In China, where the virus has largely been under control for months, there is no such debate. The party controls the courts and the news media and quashes any perceived threats to its agenda. Local bureaucracies have little choice but to obey the orders of the all-powerful central government. Independent labor unions are banned and activism is discouraged, making it difficult for the country’s more than 12 million teachers to organize. Administrators have corralled college students inside campuses, forbidding them to leave school grounds to eat or meet friends.

“The Chinese system moves by itself,” said Yong Zhao, a scholar at the University of Kansas who has studied education in China. “The system is run like a military: it just goes for it, no matter what anyone thinks.”

In many ways, China is applying the same heavy-handed model to reopen schools that it has used to bring the virus under control. To stop the epidemic, the authorities imposed harsh lockdowns and deployed invasive technologies to track residents, raising public anger in some places and concerns about the erosion of privacy and civil liberties.

With schools, the government’s effort has in some places been met with similar frustrations. Teachers, who are at times doubling as medical workers, checking for fevers and isolating sick students, say they are exhausted by the new protocols. Students have complained that some policies, such as lockdowns on university campuses, are excessive.

China is introducing many of the same measures as countries in Europe and elsewhere where schools have recently reopened. Principals are instructing students and teachers to keep a distance inside classrooms, though seating arrangements remain largely the same. Teachers are trying to keep students separated by grade, assigning specific routes and entrances for different age groups to avoid crowding. Masks are mostly optional inside classrooms for students and staff.

But China’s approach is also much more demanding, as it has been throughout the pandemic. Students and staff in areas where outbreaks had previously been reported, or who had traveled to areas considered risky, were required to show coronavirus test results before the start of school. Education officials have urged students to avoid “unnecessary outings” aside from going to school, though the rule is unlikely to be enforced. Students are also discouraged from speaking while eating or taking public transportation.

“One heart and one mind to prevent and control the epidemic,” reads a propaganda slogan plastered around school grounds.

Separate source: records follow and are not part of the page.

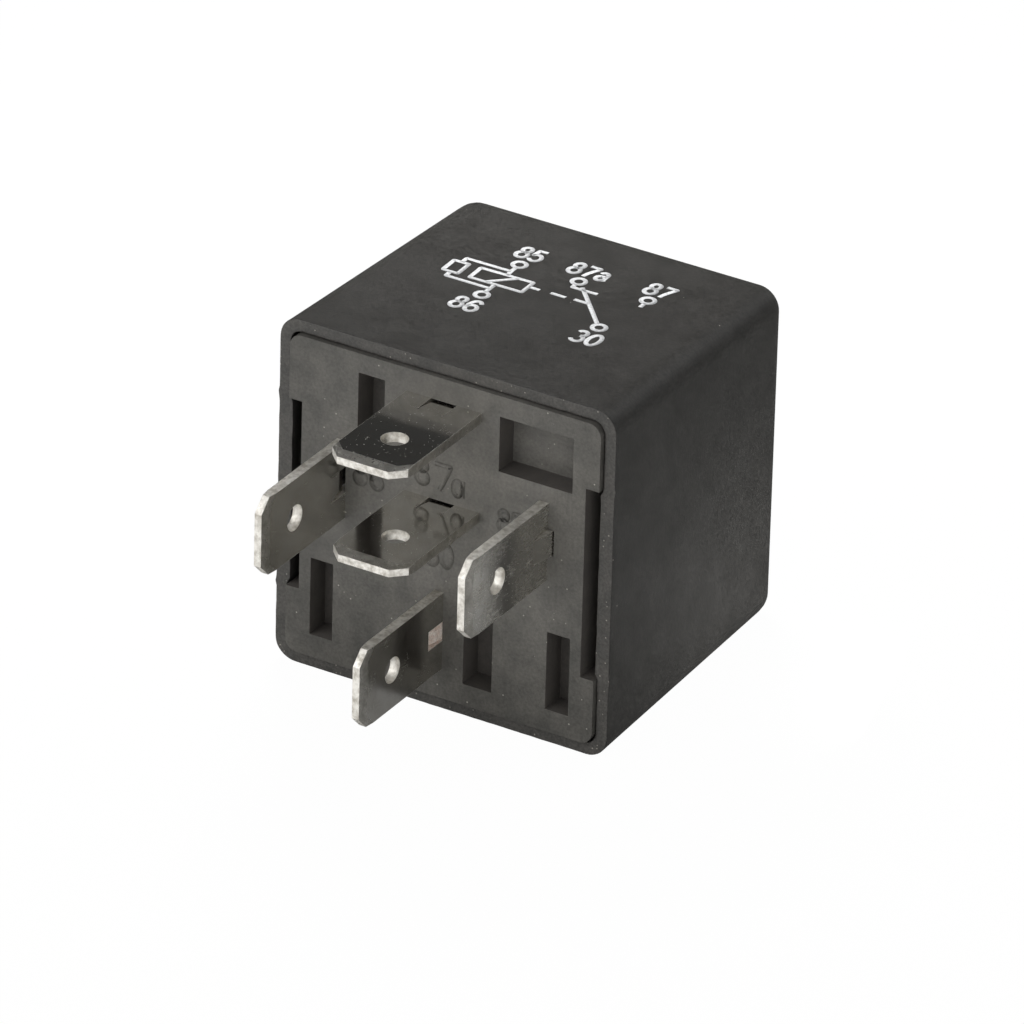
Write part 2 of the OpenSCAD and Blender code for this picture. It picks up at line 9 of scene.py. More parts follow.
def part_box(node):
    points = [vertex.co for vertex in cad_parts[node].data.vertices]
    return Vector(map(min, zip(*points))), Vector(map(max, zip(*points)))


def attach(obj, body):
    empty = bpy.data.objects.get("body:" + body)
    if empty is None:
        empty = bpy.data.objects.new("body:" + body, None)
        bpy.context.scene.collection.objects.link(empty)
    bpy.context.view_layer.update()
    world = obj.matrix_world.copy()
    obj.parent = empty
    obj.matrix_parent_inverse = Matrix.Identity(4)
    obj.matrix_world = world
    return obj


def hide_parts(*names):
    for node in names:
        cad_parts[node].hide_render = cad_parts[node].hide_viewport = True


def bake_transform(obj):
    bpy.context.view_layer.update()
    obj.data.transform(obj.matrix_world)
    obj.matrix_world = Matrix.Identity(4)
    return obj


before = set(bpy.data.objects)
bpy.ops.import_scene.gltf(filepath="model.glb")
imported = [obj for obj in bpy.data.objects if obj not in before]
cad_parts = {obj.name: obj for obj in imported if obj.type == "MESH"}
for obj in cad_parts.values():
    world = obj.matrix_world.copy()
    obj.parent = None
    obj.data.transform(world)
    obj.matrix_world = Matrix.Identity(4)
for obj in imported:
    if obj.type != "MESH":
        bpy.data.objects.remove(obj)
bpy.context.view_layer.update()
mm = 0.001
print("frame loaded:", len(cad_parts), "nodes")


def linearColour(hexValue, alpha=1.0):
    out = []
    for k in (1, 3, 5):
        c = int(hexValue[k:k + 2], 16) / 255
        out.append(c / 12.92 if c <= 0.04045 else ((c + 0.055) / 1.055) ** 2.4)
    return (*out, alpha)


def addNode(tree, kind, settings=None, inputs=None):
    node = tree.nodes.new(kind)
    for key, value in (settings or {}).items():
        setattr(node, key, value)
    for key, value in (inputs or {}).items():
        if isinstance(value, bpy.types.NodeSocket):
            tree.links.new(value, node.inputs[key])
        else:
            node.inputs[key].default_value = value
    return node


def newMaterial(name):
    mat = bpy.data.materials.new(name)
    mat.use_nodes = True
    tree = mat.node_tree
    tree.nodes.clear()
    shader = addNode(tree, "ShaderNodeBsdfPrincipled")
    addNode(tree, "ShaderNodeOutputMaterial", {}, {"Surface": shader.outputs[0]})
    coords = addNode(tree, "ShaderNodeTexCoord").outputs["Object"]
    return mat, tree, shader, coords


def perMm(size):  # texture scale for a feature of that many millimetres
    return 1 / (size * mm)


# Small round spots, at most one to a cell of that gap in mm, of which a share show
def scatteredSpots(tree, coords, gap, size, core, share, strength=1.0):
    cells = addNode(tree, "ShaderNodeTexVoronoi", {"feature": "F1"}, {"Vector": coords, "Scale": perMm(gap)})
    spot = addNode(tree, "ShaderNodeMapRange", {}, {
        "Value": cells.outputs["Distance"], "From Min": size / gap, "From Max": size * core / gap,
        "To Max": strength})
    chance = addNode(tree, "ShaderNodeSeparateColor", {}, {"Color": cells.outputs["Color"]})
    picked = addNode(tree, "ShaderNodeMath", {"operation": "LESS_THAN"}, {0: chance.outputs[0], 1: share})
    shown = addNode(tree, "ShaderNodeMath", {"operation": "MULTIPLY"}, {0: spot.outputs[0], 1: picked.outputs[0]})
    return shown.outputs[0]


# Moulded plastic: a fine eroded grain, soft cloudy patches, and pale specks where glass
# fibre or dust lies in the skin. "pale" is painted light, lightening the colour round a place: (middle, reach) in
# mm, gain.
def mouldedPlastic(name, look):
    mat, tree, shader, coords = newMaterial(name)
    cloud = addNode(tree, "ShaderNodeTexNoise", {}, {
        "Vector": coords, "Scale": perMm(look["cloudSize"]), "Detail": 5.0, "Roughness": 0.62})
    patch = addNode(tree, "ShaderNodeMapRange", {}, {
        "Value": cloud.outputs["Fac"], "From Min": 0.33, "From Max": 0.67})
    grain = addNode(tree, "ShaderNodeTexNoise", {}, {
        "Vector": coords, "Scale": perMm(look["grainSize"]), "Detail": 3.0, "Roughness": 0.7})
    body = addNode(tree, "ShaderNodeMix", {"data_type": "RGBA"}, {
        "Factor": patch.outputs[0], "A": linearColour(look["dark"]), "B": linearColour(look["light"])})
    fleck = scatteredSpots(tree, coords, look["speckGap"], look["speckSize"], 0.45,
                           look["speckShare"], look["speckMix"])
    # painted light: towards the middle of the "pale" place the colour is lifted by up to its gain
    middle, reach, gain = look.get("pale", ((0.0, 0.0, 0.0), 1.0, 1.0))
    away = addNode(tree, "ShaderNodeVectorMath", {"operation": "DISTANCE"}, {
        0: coords, 1: [v * mm for v in middle]})
    pale = addNode(tree, "ShaderNodeMapRange", {"interpolation_type": "SMOOTHSTEP"}, {
        "Value": away.outputs["Value"], "From Max": reach * mm, "To Min": gain, "To Max": 1.0})
    fine = addNode(tree, "ShaderNodeMapRange", {}, {
        "Value": grain.outputs["Fac"], "From Min": 0.3, "From Max": 0.7,
        "To Min": 1 - look["grainTone"], "To Max": 1 + look["grainTone"]})
    tone = addNode(tree, "ShaderNodeMath", {"operation": "MULTIPLY"}, {0: fine.outputs[0], 1: pale.outputs[0]})
    grained = addNode(tree, "ShaderNodeVectorMath", {"operation": "SCALE"}, {
        0: body.outputs[2], "Scale": tone.outputs[0]})
    skin = addNode(tree, "ShaderNodeMix", {"data_type": "RGBA"}, {
        "Factor": fleck, "A": grained.outputs[0], "B": linearColour(look["speck"])})
    rough = addNode(tree, "ShaderNodeMapRange", {}, {
        "Value": grain.outputs["Fac"], "From Min": 0.3, "From Max": 0.7,
        "To Min": look["roughness"][0], "To Max": look["roughness"][1]})
    bump = addNode(tree, "ShaderNodeBump", {}, {
        "Height": grain.outputs["Fac"], "Distance": look["grainDepth"] * mm, "Strength": look["bump"]})
    swell = addNode(tree, "ShaderNodeBump", {}, {
        "Height": cloud.outputs["Fac"], "Distance": look["swell"] * mm, "Strength": 1.0,
        "Normal": bump.outputs[0]})
    tree.links.new(skin.outputs[2], shader.inputs["Base Color"])
    tree.links.new(rough.outputs[0], shader.inputs["Roughness"])
    tree.links.new(swell.outputs[0], shader.inputs["Normal"])
    shader.inputs["IOR"].default_value = look["ior"]
    shader.inputs["Specular IOR Level"].default_value = look["sheen"]
    return mat


# Hair scratches, as the thin contours of a stretched noise, one set for each turn
def hairScratches(tree, coords, look):
    marks = None
    for turn in look["scratchTurns"]:
        across = addNode(tree, "ShaderNodeMapping", {}, {
            "Vector": coords, "Rotation": turn, "Scale": (9.0, 1.0, 9.0)})
        drift = addNode(tree, "ShaderNodeTexNoise", {}, {
            "Vector": across.outputs[0], "Scale": perMm(look["scratchLength"]), "Detail": 0.0})
        off = addNode(tree, "ShaderNodeMath", {"operation": "SUBTRACT"}, {0: drift.outputs["Fac"], 1: 0.5})
        away = addNode(tree, "ShaderNodeMath", {"operation": "ABSOLUTE"}, {0: off.outputs[0]})
        line = addNode(tree, "ShaderNodeMapRange", {}, {
            "Value": away.outputs[0], "From Min": look["scratchWidth"], "From Max": look["scratchWidth"] * 0.3})
        marks = line if marks is None else addNode(tree, "ShaderNodeMath", {"operation": "MAXIMUM"}, {
            0: marks.outputs[0], 1: line.outputs[0]})
    return marks.outputs[0]


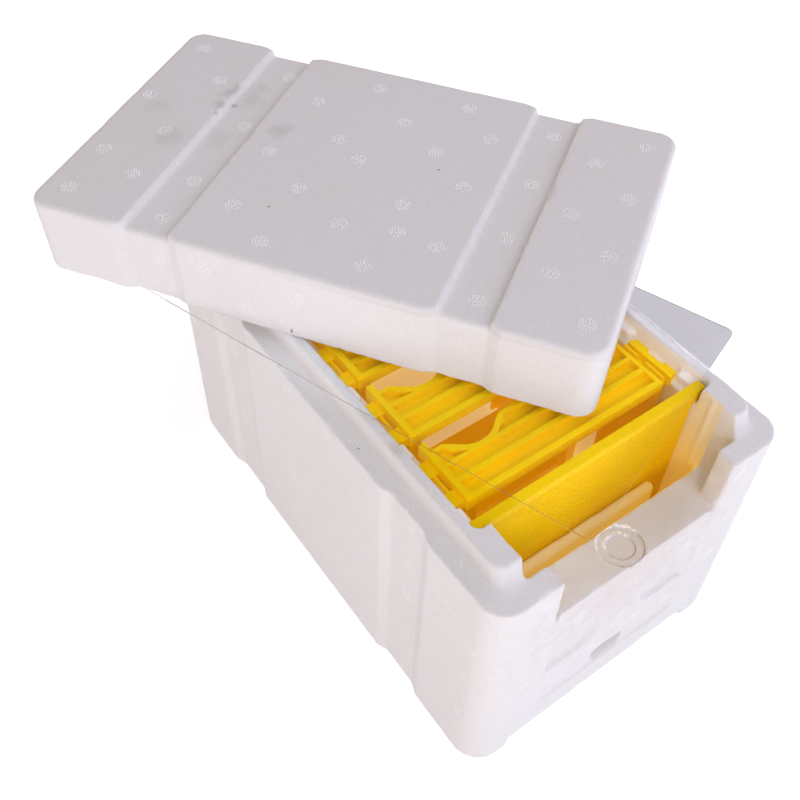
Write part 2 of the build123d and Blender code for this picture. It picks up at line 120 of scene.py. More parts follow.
def lid_point(x, y, z):
    """A place on the turned lid: x across it, y along it and z above the table."""
    turned = Matrix.Rotation(LID_YAW, 3, "Z") @ Vector((x * mm, y * mm, 0))
    return LID_MIDDLE + turned + Vector((0, 0, z * mm))


def flare_at(z):
    """How far an outer wall of the box stands out at this height, past its place at the ledge."""
    return BASE_FLARE * (1 - z / LEDGE_TOP)


def in_groove(y):
    """Whether this place along the box or the lid is on the floor of a strap groove."""
    return abs(abs(y) - GROOVE_MIDDLE) < GROOVE_FLOOR_HALF


# Short ways to write node materials. They all use the object's own coordinates
class Net:
    def __init__(self, name):
        self.material = bpy.data.materials.new(name)
        self.material.use_nodes = True
        self.tree = self.material.node_tree
        self.tree.nodes.clear()
        self.out = self.node("ShaderNodeOutputMaterial")
        self.coords = self.node("ShaderNodeTexCoord").outputs["Object"]
        self.x, self.y, self.z = self.split(self.coords)

    def node(self, kind, **values):
        made = self.tree.nodes.new(kind)
        for key, value in values.items():
            setattr(made, key, value)
        return made

    def put(self, value, socket):
        if hasattr(value, "is_output"):
            self.tree.links.new(value, socket)
        elif value is not None:
            socket.default_value = value

    def split(self, vector):
        n = self.node("ShaderNodeSeparateXYZ")
        self.put(vector, n.inputs[0])
        return n.outputs[0], n.outputs[1], n.outputs[2]

    def mapped(self, rotation, scale):
        n = self.node("ShaderNodeMapping")
        self.put(self.coords, n.inputs["Vector"])
        n.inputs["Rotation"].default_value = rotation
        n.inputs["Scale"].default_value = scale
        return n.outputs["Vector"]

    def noise(self, scale, detail, rough, vector=None):
        n = self.node("ShaderNodeTexNoise")
        self.put(vector or self.coords, n.inputs["Vector"])
        n.inputs["Scale"].default_value = scale
        n.inputs["Detail"].default_value = detail
        n.inputs["Roughness"].default_value = rough
        return n.outputs["Fac"]

    def cells(self, scale):
        n = self.node("ShaderNodeTexVoronoi", feature="F1")
        self.put(self.coords, n.inputs["Vector"])
        n.inputs["Scale"].default_value = scale
        return n.outputs["Distance"], n.outputs["Color"]

    def ramp(self, value, lo, hi, to_lo=0.0, to_hi=1.0, smooth=True):
        n = self.node(
            "ShaderNodeMapRange", interpolation_type="SMOOTHSTEP" if smooth else "LINEAR"
        )
        self.put(value, n.inputs["Value"])
        n.inputs["From Min"].default_value = lo
        n.inputs["From Max"].default_value = hi
        n.inputs["To Min"].default_value = to_lo
        n.inputs["To Max"].default_value = to_hi
        return n.outputs["Result"]

    def span(self, place, lo, hi, to_lo=0.0, to_hi=1.0, smooth=True):
        """A ramp over a place or a length, with both of its ends in millimetres."""
        return self.ramp(place, lo * mm, hi * mm, to_lo, to_hi, smooth)

    def math(self, operation, a, b=None):
        n = self.node("ShaderNodeMath", operation=operation)
        self.put(a, n.inputs[0])
        self.put(b, n.inputs[1])
        return n.outputs[0]

    def add(self, a, b):
        return self.math("ADD", a, b)

    def times(self, first, *others):
        for other in others:
            first = self.math("MULTIPLY", first, other)
        return first

    def unsigned(self, a):
        return self.math("ABSOLUTE", a)

    def off(self, a, b):
        return self.unsigned(self.math("SUBTRACT", a, b))

    def vector(self, operation, a, b=None):
        n = self.node("ShaderNodeVectorMath", operation=operation)
        self.put(a, n.inputs[0])
        self.put(b, n.inputs[1])
        one_number = operation in ("DISTANCE", "LENGTH", "DOT_PRODUCT")
        return n.outputs["Value"] if one_number else n.outputs[0]

    def mix(self, factor, a, b):
        n = self.node("ShaderNodeMix", data_type="RGBA")
        self.put(factor, n.inputs[0])
        self.put(a, n.inputs[6])
        self.put(b, n.inputs[7])
        return n.outputs[2]

    def bump(self, height, distance, strength, normal=None):
        n = self.node("ShaderNodeBump")
        n.inputs["Distance"].default_value = distance
        n.inputs["Strength"].default_value = strength
        self.put(height, n.inputs["Height"])
        self.put(normal, n.inputs["Normal"])
        return n.outputs["Normal"]

    def finish(self, **values):
        n = self.node("ShaderNodeBsdfPrincipled")
        for key, value in values.items():
            self.put(value, n.inputs[key.replace("_", " ")])
        self.put(n.outputs["BSDF"], self.out.inputs["Surface"])
        return self.material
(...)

China still faces the possibility of fresh outbreaks, epidemiologists say, especially in the fall and winter months. But so far, the measures appear to be effective, with no outbreaks or school closures reported.

The opening of schools has given Mr. Xi a propaganda win in a time of slowing economic growth and international criticism over his government’s early cover-up and mishandling of the outbreak.

The state-run news media has closely covered America’s difficulties in resuming classes, while highlighting China’s progress in getting parents back to work — key to the country’s attempts to drive an economic recovery.

The first day of the new semester at a school in the northeastern Chinese city of Shenyang this month. Credit...Agence France-Presse — Getty Images

“When parents start a new day at work knowing that their children are well-protected at school,” read a recent commentary by Xinhua, the official news agency, “they will be filled with a sense of assurance living in this land where life is a top priority.”

While the central government has warned school officials to avoid becoming “paralyzed or lax,” it is unclear whether the measures are sustainable. The government’s blanket rules have provoked ire in some corners.

Many schools are already short on staff and resources, and educators say they are struggling to keep up with long lists of virus-control tasks. Some teachers are rising at 4 a.m. just to review protocols.

“There are too many things, and we aren’t compensated,” Li Mengtian, a teacher at a primary school in the city of Shenzhen, said in a telephone interview. “We need to spend a lot of time and energy on our work.”